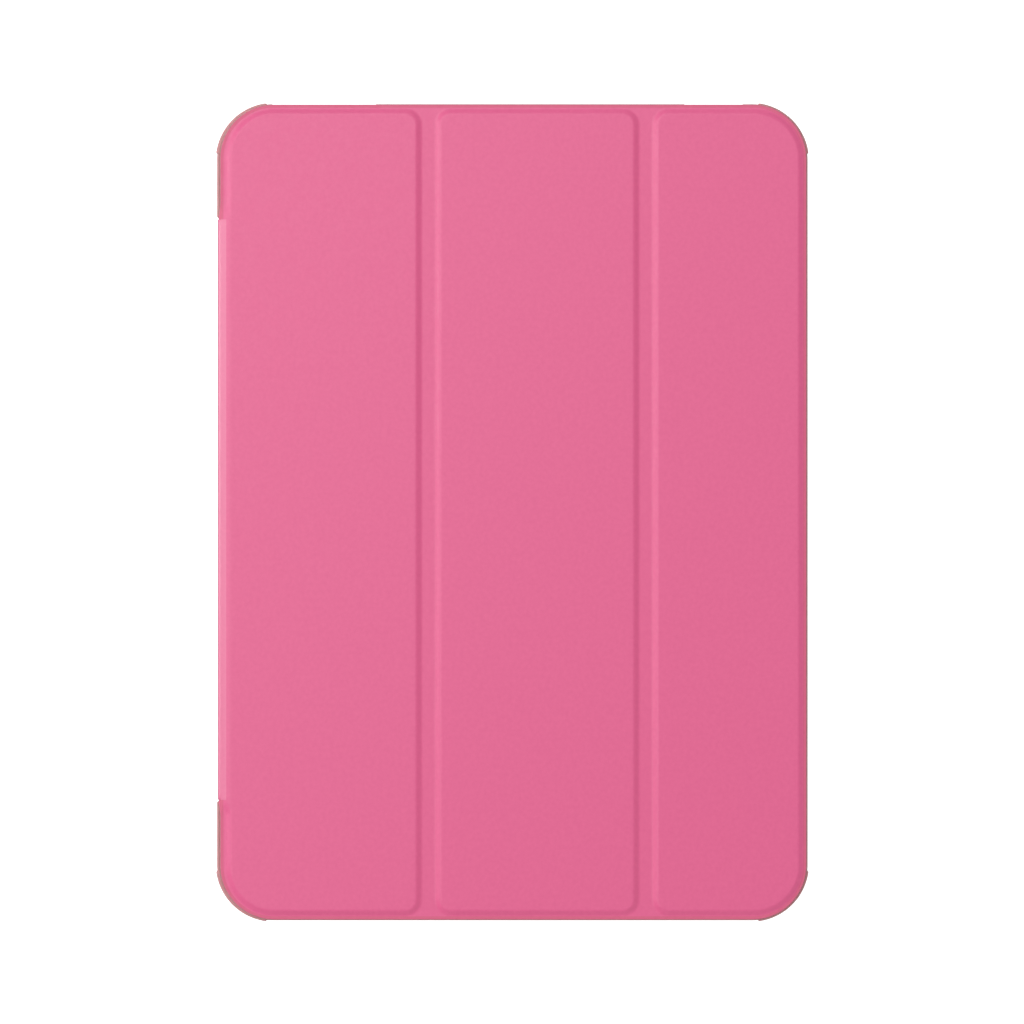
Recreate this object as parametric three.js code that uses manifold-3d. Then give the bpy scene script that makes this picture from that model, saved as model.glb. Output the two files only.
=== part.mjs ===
// Tri-fold case for a 10.9-inch tablet: a bumper frame and back plate that hold the tablet,
// and a leather-look cover of three boards that wraps round one long edge.
// Millimetres. The case lies closed on its back: +X away from the spine, +Y to the top, +Z out of the cover.
import * as THREE from "three";
import { mergeVertices } from "three/addons/utils/BufferGeometryUtils.js";
import Module from "manifold-3d";

// The tablet that the case is made for, and its room in the frame.
const tabletWidth = 179.5;
const tabletHeight = 248.6;
const tabletThickness = 7;
const tabletCornerRadius = 15.85;
const tabletClearance = 0.15;

// Bumper frame and back plate.
const wallThickness = 1.1;
const wallGrowthAtEnds = 1.3;
const bumperProud = 0.3;
const bumperProudAtEnds = 0.42;
const floorThickness = 1.6;
const wallAboveTablet = 0.3;
const lipAboveTablet = 0.5;
const frameLedge = 5;
const moulding = 0.05;
const bumperRampStart = 5;
const bumperRampEnd = 8;

// Cover: a skin over boards, with a soft lining against the glass.
const coverBottom = 9.6;
const liningThickness = 0.5;
const boardThickness = 0.8;
const skinThickness = 0.6;
const glueLine = 0.03;
const coverLeft = -89.9;
const coverRight = 90.5;
const coverTop = 125.45;
const coverBottomEdge = -125.35;
const coverCornerRadius = 16.6;
const rimWidth = 0.8;
const slopeWidth = 2.7;
const raisedInnerRadius = 5.2;
const boardPlay = 0.1;
const liningInset = 0.15;

// Grooves between the boards, where the cover folds.
const grooveWidth = 3.2;
const groove1Left = -27.7;
const groove2Left = 39.2;

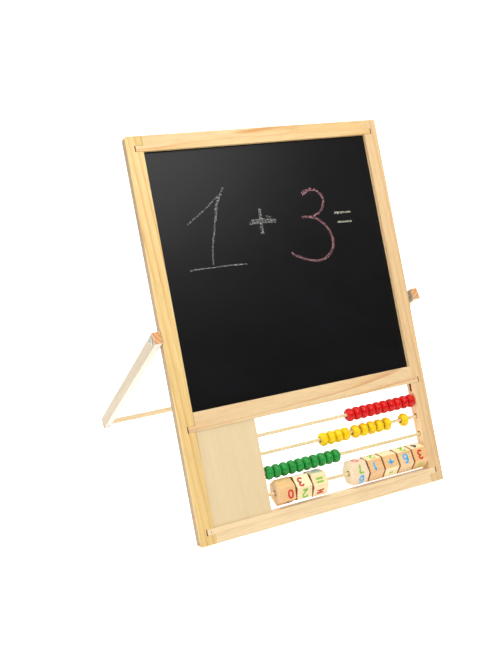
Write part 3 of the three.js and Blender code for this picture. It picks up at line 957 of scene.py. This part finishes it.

◆ What to do ◆
Reproduce the entries above in full, verbatim.

◆ Result for this task ◆
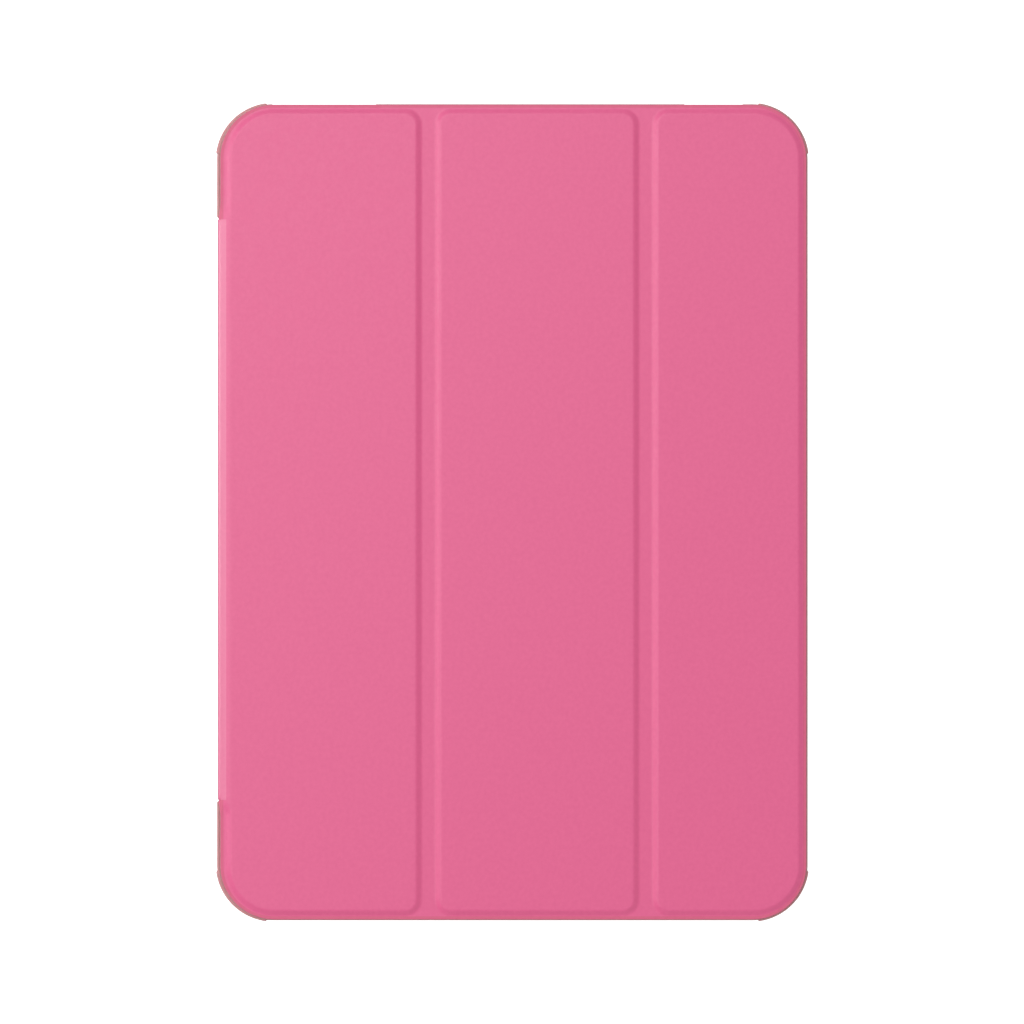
Recreate this object as parametric three.js code that uses manifold-3d. Then give the bpy scene script that makes this picture from that model, saved as model.glb. Output the two files only.
=== part.mjs ===
// Tri-fold case for a 10.9-inch tablet: a bumper frame and back plate that hold the tablet,
// and a leather-look cover of three boards that wraps round one long edge.
// Millimetres. The case lies closed on its back: +X away from the spine, +Y to the top, +Z out of the cover.
import * as THREE from "three";
import { mergeVertices } from "three/addons/utils/BufferGeometryUtils.js";
import Module from "manifold-3d";

// The tablet that the case is made for, and its room in the frame.
const tabletWidth = 179.5;
const tabletHeight = 248.6;
const tabletThickness = 7;
const tabletCornerRadius = 15.85;
const tabletClearance = 0.15;

// Bumper frame and back plate.
const wallThickness = 1.1;
const wallGrowthAtEnds = 1.3;
const bumperProud = 0.3;
const bumperProudAtEnds = 0.42;
const floorThickness = 1.6;
const wallAboveTablet = 0.3;
const lipAboveTablet = 0.5;
const frameLedge = 5;
const moulding = 0.05;
const bumperRampStart = 5;
const bumperRampEnd = 8;

// Cover: a skin over boards, with a soft lining against the glass.
const coverBottom = 9.6;
const liningThickness = 0.5;
const boardThickness = 0.8;
const skinThickness = 0.6;
const glueLine = 0.03;
const coverLeft = -89.9;
const coverRight = 90.5;
const coverTop = 125.45;
const coverBottomEdge = -125.35;
const coverCornerRadius = 16.6;
const rimWidth = 0.8;
const slopeWidth = 2.7;
const raisedInnerRadius = 5.2;
const boardPlay = 0.1;
const liningInset = 0.15;

// Grooves between the boards, where the cover folds.
const grooveWidth = 3.2;
const groove1Left = -27.7;
const groove2Left = 39.2;

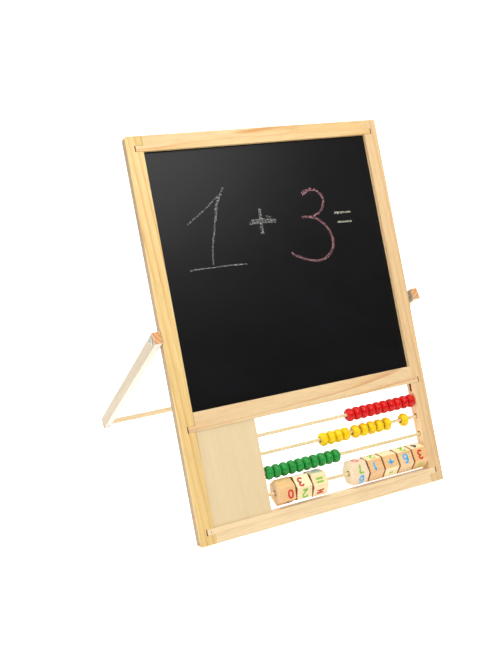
Write part 3 of the three.js and Blender code for this picture. It picks up at line 957 of scene.py. This part finishes it.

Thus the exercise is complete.